More woes for quarantined star
Quarantined tennis star Dayana Yastremska’s arrival in Australia has come under fire again after her appeal against a provisional doping suspension was rejected.
The world No 29 from Ukraine sparked controversy when she was filmed on a Tennis Australia charter flight to Melbourne for the Australian Open starting on February 8, despite testing positive to a banned substance in an out-of-competition sample.
She was then placed in a hard 14-day lockdown after a passenger on that flight returned a positive test of their own. Her situation worsened when the International Tennis Federation released a statement yesterday saying that an independent tribunal had denied 20-year-old Yastremska’s application to have her provisional suspension lifted.

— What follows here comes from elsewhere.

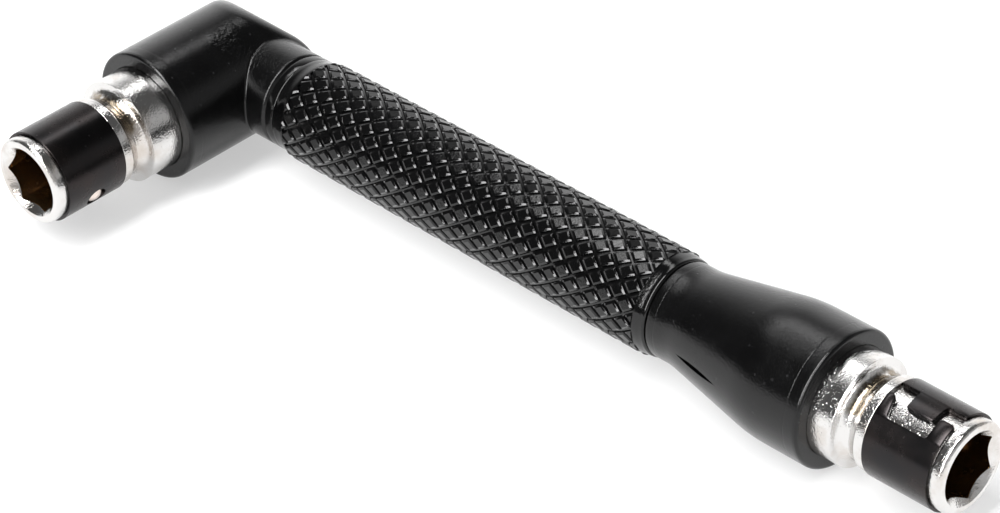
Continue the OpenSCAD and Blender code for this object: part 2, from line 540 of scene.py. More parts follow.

It’s left the Ukrainian locked in a Melbourne hotel with seemingly no remaining chance of competing at the Australian Open – and many questioning how she came to be on the TAfunded flight.
‘‘Yastremska should never have been allowed to travel,’’ Richard Ings, a former tennis umpire and ex-CEO of the Australian Sports Anti-Doping Authority, tweeted. ‘‘She could have had an expedited hearing on her provisional suspension completed before she boarded the plane.
‘‘The ITF/Tennis Anti-Doping Programme is who should compensate Tennis Australia. They allowed her to travel.’’
The independent panel’s decision is subject to appeal to the Court of Arbitration for Sport by Yastremska, Wada and the Ukraine anti-doping agency.
The rising star provided her sample in November and a Wada lab in Montreal found the presence of mesterolone metabolite, an anabolic agent on its prohibited list.
She has denied having used performance-enhancing drugs, says she believes the positive test was the result of a ‘‘contamination event’’ and has vowed to clear her name.
Yastremska has won three WTA titles and reached the fourth round at Wimbledon in 2019.
She spent two weeks in selfisolation in Dubai after testing positive for Covid-19.
The news on Yastremska’s appeal came after it was revealed three of the non-playing people in hard lockdown who tested positive after travelling for the Open had the highly-contagious UK strain of the virus.